Else Ury's Nesthäkchen is a Berlin doctor's daughter, Annemarie Braun, a slim, golden blond, quintessential German girl. The ten book Nesthäkchen series follows Annemarie from infancy (Nesthäkchen and Her Dolls) to old age and grandchildren (Nesthäkchen with White Hair). Volume 10 (1925) describes the education, courtship and marriage of Annemarie’s granddaughter, Marietta, and Annemarie’s first great grandchild.

==Plot summary==
The year is 1973. The twenty-six year old Marietta lives in Berlin with Grandparents Rudolf Hartenstein and Annemarie Braun Hartenstein. She works, as part of her studies, in a kindergarten, where she is a favorite "aunt." Together with cousin Gerda she attends a women's school in order to be a youth counselor, a popular profession in the nineteen-twenties for modern, socially engaged women.
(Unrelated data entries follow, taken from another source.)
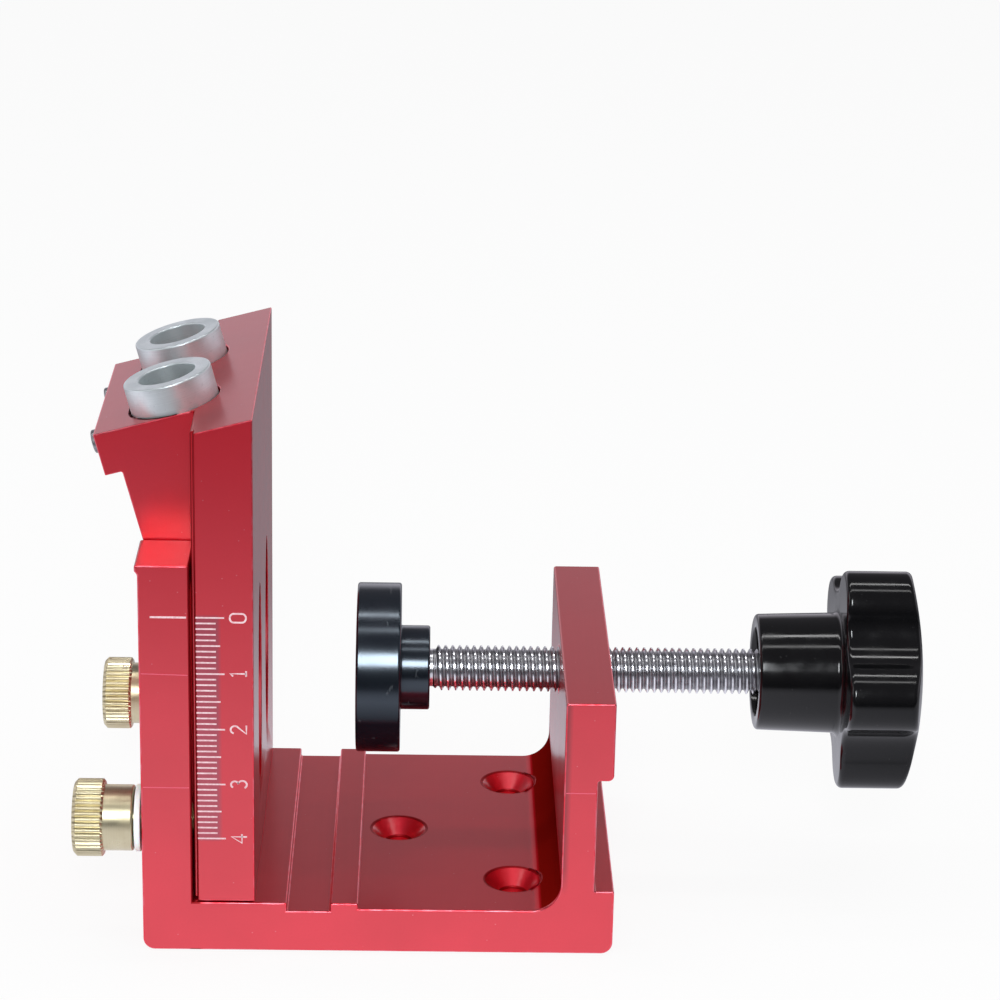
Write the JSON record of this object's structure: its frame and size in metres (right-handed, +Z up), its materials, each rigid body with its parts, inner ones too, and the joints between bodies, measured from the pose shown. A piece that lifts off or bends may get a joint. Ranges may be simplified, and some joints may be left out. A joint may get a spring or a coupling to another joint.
{
  "type": "pocket hole jig",
  "caption": "Pocket hole jig: a height-adjustable angled drilling guide with hardened drill bushes on a U-shaped base frame, and a clamp screw with pressure pad and lobed handwheel.",
  "frame": {"origin": "centre of the base frame's underside, which stands on the bench", "axes": "+Z up; +X from the guide block towards the handwheel, along the clamp screw; -Y is the side with the scale"},
  "size_m": [0.1456, 0.0666, 0.0983],
  "materials": {
    "frame_red": "red anodised, satin",
    "guide_red": "red anodised, satin, engraved scale",
    "bush_steel": "ground and hardened",
    "set_screw_steel": "blackened",
    "clamp_screw_steel": "zinc plated thread",
    "thumb_screw_brass": "turned and knurled",
    "washer_nylon": "white nylon",
    "pad_black": "black anodised, satin",
    "handwheel_black": "gloss moulded phenolic"
  },
  "bodies": {
    "base": {"base_frame": "frame_red"},
    "guide": {"guide_block": "guide_red", "front_drill_bush": "bush_steel", "rear_drill_bush": "bush_steel", "front_bush_set_screw": "set_screw_steel", "rear_bush_set_screw": "set_screw_steel"},
    "front_washer": {"front_nylon_washer": "washer_nylon"},
    "front_thumb": {"front_thumb_screw": "thumb_screw_brass"},
    "rear_washer": {"rear_nylon_washer": "washer_nylon"},
    "rear_thumb": {"rear_thumb_screw": "thumb_screw_brass"},
    "pad": {"pressure_pad": "pad_black", "pad_thrust_disc": "bush_steel", "pad_retaining_ring": "set_screw_steel"},
    "screw": {"clamp_screw": "clamp_screw_steel", "handwheel": "handwheel_black", "handwheel_insert": "thumb_screw_brass"}
  },
  "joints": [
    {"name": "guide_height", "type": "slide", "parent": "base", "child": "guide", "axis": [0, 0, 1], "range_m": [0, 0.04]},
    {"name": "front_thumb_advance", "type": "slide", "parent": "guide", "child": "front_washer", "axis": [-1, 0, 0], "range_m": [0, 0.002]},
    {"name": "front_thumb_turn", "type": "hinge", "parent": "front_washer", "child": "front_thumb", "pos_m": [-0.04, -0.02675, 0.02215], "axis": [-1, 0, 0], "range_deg": [0, 721]},
    {"name": "rear_thumb_advance", "type": "slide", "parent": "guide", "child": "rear_washer", "axis": [-1, 0, 0], "range_m": [0, 0.002]},
    {"name": "rear_thumb_turn", "type": "hinge", "parent": "rear_washer", "child": "rear_thumb", "pos_m": [-0.04, 0.02675, 0.02215], "axis": [-1, 0, 0], "range_deg": [0, 721]},
    {"name": "pad_advance", "type": "slide", "parent": "base", "child": "pad", "axis": [1, 0, 0], "range_m": [-0.0161, 0.0223]},
    {"name": "clamp_turn", "type": "hinge", "parent": "pad", "child": "screw", "pos_m": [-0.0046, 0, 0.0392], "axis": [1, 0, 0], "range_deg": [-4640, 6426]}
  ],
  "couplings": [
    {"joint": "front_thumb_turn", "follows": "front_thumb_advance", "rad_per_m": 6283.2},
    {"joint": "rear_thumb_turn", "follows": "rear_thumb_advance", "rad_per_m": 6283.2},
    {"joint": "clamp_turn", "follows": "pad_advance", "rad_per_m": 5026.5}
  ]
}
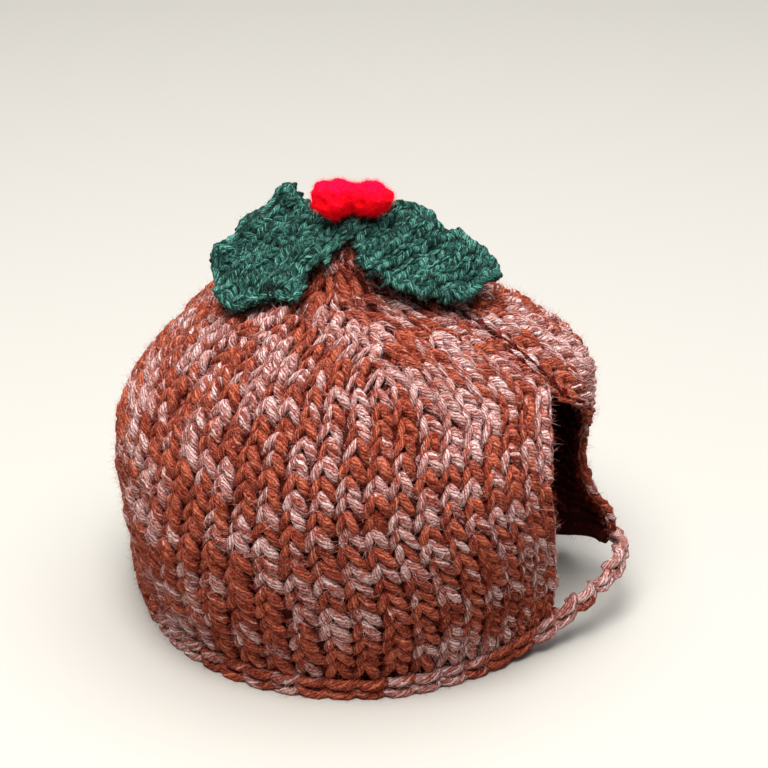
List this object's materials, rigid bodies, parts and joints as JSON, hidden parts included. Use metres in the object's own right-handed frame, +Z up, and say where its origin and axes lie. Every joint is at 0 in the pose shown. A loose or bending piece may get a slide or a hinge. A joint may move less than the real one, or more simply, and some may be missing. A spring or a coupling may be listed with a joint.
{
  "type": "tea cosy",
  "caption": "Hand-knitted tea cosy in marled wool: front and back panels gathered into a peak, open slits for spout and handle, knitted holly leaves and felted berries on top.",
  "frame": {"origin": "on the surface the cosy stands on, under the middle of the whole object's box", "axes": "+X towards the spout's slit, -X towards the handle's slit, -Y out of the front panel, +Y out of the back panel, +Z up to the peak"},
  "size_m": [0.155, 0.1452, 0.1383],
  "materials": {
    "marled_wool": "hand-knitted chunky wool, rust and pale pink by turns",
    "green_wool": "hand-knitted wool, dark teal green",
    "red_wool": "felted wool ball, fuzzy"
  },
  "bodies": {
    "root": {"front_panel": "marled_wool", "back_panel": "marled_wool", "leaf_left": "green_wool", "leaf_right": "green_wool", "berry_left": "red_wool", "berry_right": "red_wool"}
  },
  "joints": []
}
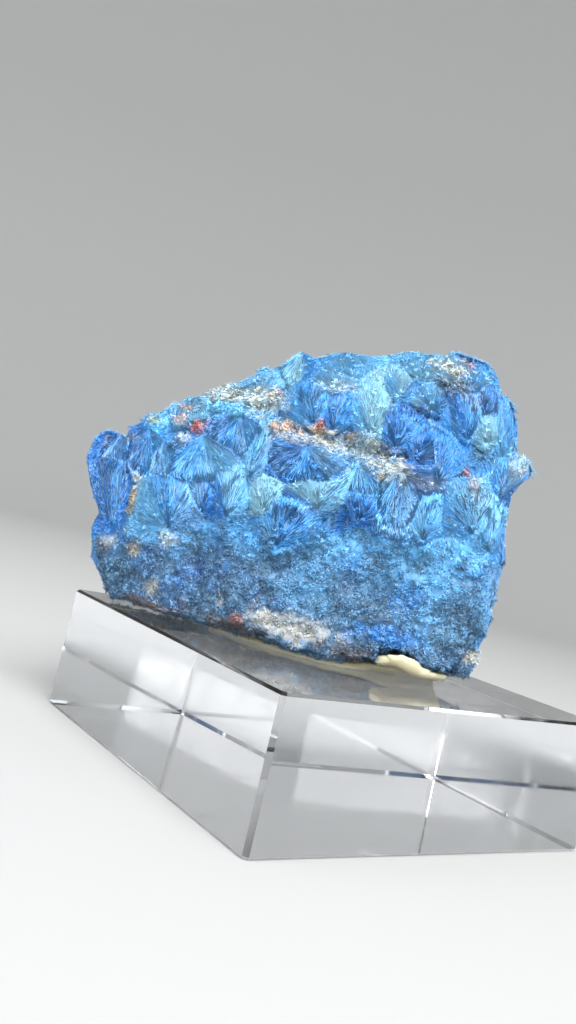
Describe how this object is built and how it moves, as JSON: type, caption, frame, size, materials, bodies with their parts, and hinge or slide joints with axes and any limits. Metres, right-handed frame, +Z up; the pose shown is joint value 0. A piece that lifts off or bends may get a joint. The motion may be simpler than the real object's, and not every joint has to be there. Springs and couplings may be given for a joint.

From her twin Anita she has grown more and more distant. She is smitten with Horst, son of her grand-uncle Klaus, but Horst is enamored of Anita, and travels to Brazil to be with her. Anita's family expects her to marry Horst, but she gets engaged, to everyone’s surprise, to Ricardo Orlando, the son of wealthy neighbors.
One day Marietta notes a similarity between the kindergarten child Lenchen and Lotte, the foundling, who still lives in the Hartenstein house with the Kunzes, the household servants. It turns out that Lenchen’s grandmother was also Lotte's grandmother and Lenchen’s mother is Lotte's aunt. Lotte remains with the Kunzes, but is happy to have found her relatives and maintains contact with them.
Marietta accompanies a group of children who travel to the seaside to relax. Lotte stays on the estate of her grand-uncle Klaus. Here she receives the news that her grandfather Rudolf is blind. Surgery restores his eyesight.
Marietta travels with her grandparents to Italy and in Genoa visits relatives of her paternal grandmother. She meets Horst, who has returned from Brazil. The two grow closer. After a shared experience during an earthquake, Horst confesses his love to Marietta.
The novel ends with Horst and Marietta's wedding and Annemarie and Rudolf's Golden Wedding Anniversary. The whole family assembles, and Anita brings her little daughter Rosita, Annemarie's first great-grandchild, to the celebration.
In 1928, Ury revised and adapted a chapter ("The Radio") to reflect the modern technology.